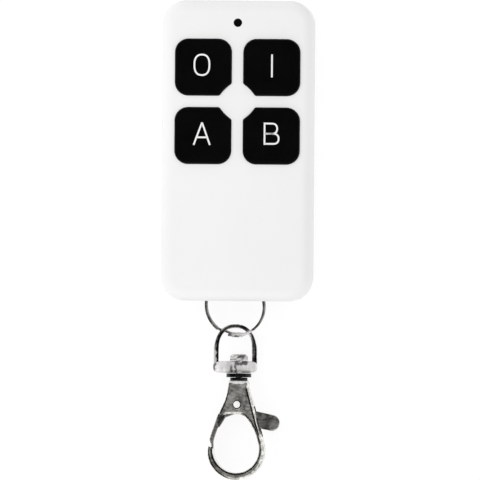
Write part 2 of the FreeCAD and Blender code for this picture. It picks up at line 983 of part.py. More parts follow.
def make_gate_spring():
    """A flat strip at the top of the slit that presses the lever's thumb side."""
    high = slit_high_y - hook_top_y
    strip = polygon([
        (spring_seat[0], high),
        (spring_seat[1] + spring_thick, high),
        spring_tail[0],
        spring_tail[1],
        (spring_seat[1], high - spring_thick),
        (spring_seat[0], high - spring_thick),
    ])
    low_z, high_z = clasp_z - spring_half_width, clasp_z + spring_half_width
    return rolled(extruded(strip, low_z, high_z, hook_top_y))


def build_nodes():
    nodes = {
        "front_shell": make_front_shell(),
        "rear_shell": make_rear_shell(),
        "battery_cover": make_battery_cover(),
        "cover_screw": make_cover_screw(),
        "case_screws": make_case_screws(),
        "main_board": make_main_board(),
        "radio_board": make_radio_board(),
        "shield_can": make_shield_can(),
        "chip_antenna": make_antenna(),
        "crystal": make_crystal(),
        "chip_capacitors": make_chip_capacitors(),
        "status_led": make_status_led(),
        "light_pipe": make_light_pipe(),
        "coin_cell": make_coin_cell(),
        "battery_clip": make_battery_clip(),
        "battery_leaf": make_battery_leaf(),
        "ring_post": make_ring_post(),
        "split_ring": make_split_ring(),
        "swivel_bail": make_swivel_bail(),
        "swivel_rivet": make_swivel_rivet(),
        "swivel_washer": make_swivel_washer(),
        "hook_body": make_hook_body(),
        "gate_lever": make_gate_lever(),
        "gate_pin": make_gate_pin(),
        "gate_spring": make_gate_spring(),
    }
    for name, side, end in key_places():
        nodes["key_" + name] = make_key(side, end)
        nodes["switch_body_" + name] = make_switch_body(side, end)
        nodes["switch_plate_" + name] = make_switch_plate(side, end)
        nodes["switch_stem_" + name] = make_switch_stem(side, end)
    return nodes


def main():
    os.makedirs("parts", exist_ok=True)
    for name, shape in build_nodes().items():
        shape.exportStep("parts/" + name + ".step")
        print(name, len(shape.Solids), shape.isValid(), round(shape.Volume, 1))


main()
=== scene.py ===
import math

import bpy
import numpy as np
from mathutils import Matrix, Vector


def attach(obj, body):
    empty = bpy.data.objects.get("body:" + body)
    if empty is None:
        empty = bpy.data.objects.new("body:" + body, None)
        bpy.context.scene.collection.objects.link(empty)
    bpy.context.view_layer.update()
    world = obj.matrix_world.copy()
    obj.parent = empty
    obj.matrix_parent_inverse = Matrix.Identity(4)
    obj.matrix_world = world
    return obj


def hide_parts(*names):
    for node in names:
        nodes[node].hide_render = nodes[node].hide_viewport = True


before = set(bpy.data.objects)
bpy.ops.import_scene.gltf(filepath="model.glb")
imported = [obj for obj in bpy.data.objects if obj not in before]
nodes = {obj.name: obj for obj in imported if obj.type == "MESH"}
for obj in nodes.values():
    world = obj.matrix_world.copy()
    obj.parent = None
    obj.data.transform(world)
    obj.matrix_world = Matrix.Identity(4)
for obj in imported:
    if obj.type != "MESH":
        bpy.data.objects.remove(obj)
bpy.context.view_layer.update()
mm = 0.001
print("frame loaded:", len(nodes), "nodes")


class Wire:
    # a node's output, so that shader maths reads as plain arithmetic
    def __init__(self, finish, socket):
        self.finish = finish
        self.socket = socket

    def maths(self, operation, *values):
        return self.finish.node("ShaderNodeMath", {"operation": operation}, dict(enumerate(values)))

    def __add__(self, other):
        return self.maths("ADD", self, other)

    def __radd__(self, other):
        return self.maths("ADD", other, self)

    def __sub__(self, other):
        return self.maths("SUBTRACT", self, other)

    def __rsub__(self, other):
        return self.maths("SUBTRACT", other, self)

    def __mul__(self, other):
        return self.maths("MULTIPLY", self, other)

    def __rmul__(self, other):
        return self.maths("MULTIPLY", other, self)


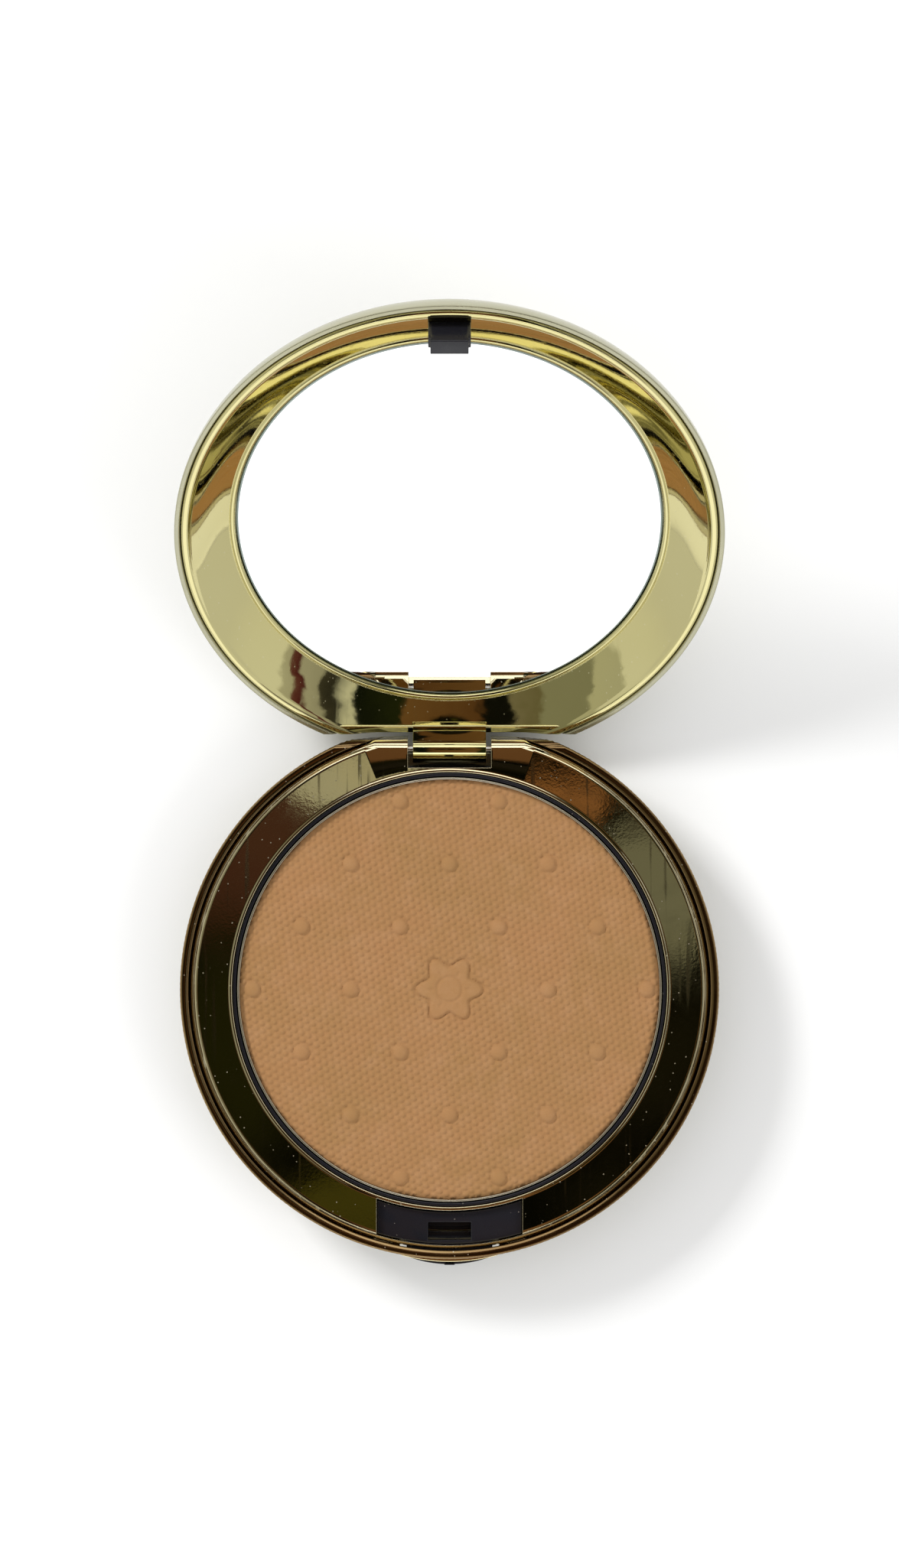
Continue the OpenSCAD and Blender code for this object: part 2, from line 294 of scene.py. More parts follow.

◆ **Given instruction**: Extract the lines from the line with "return nodes" to the line with "obj.parent = None", inclusive, reproducing them exactly and leaving out every other line.

◆ **Result for this task**:
    return nodes


def main():
    os.makedirs("parts", exist_ok=True)
    for name, shape in build_nodes().items():
        shape.exportStep("parts/" + name + ".step")
        print(name, len(shape.Solids), shape.isValid(), round(shape.Volume, 1))


main()
=== scene.py ===
import math

import bpy
import numpy as np
from mathutils import Matrix, Vector


def attach(obj, body):
    empty = bpy.data.objects.get("body:" + body)
    if empty is None:
        empty = bpy.data.objects.new("body:" + body, None)
        bpy.context.scene.collection.objects.link(empty)
    bpy.context.view_layer.update()
    world = obj.matrix_world.copy()
    obj.parent = empty
    obj.matrix_parent_inverse = Matrix.Identity(4)
    obj.matrix_world = world
    return obj


def hide_parts(*names):
    for node in names:
        nodes[node].hide_render = nodes[node].hide_viewport = True


before = set(bpy.data.objects)
bpy.ops.import_scene.gltf(filepath="model.glb")
imported = [obj for obj in bpy.data.objects if obj not in before]
nodes = {obj.name: obj for obj in imported if obj.type == "MESH"}
for obj in nodes.values():
    world = obj.matrix_world.copy()
    obj.parent = None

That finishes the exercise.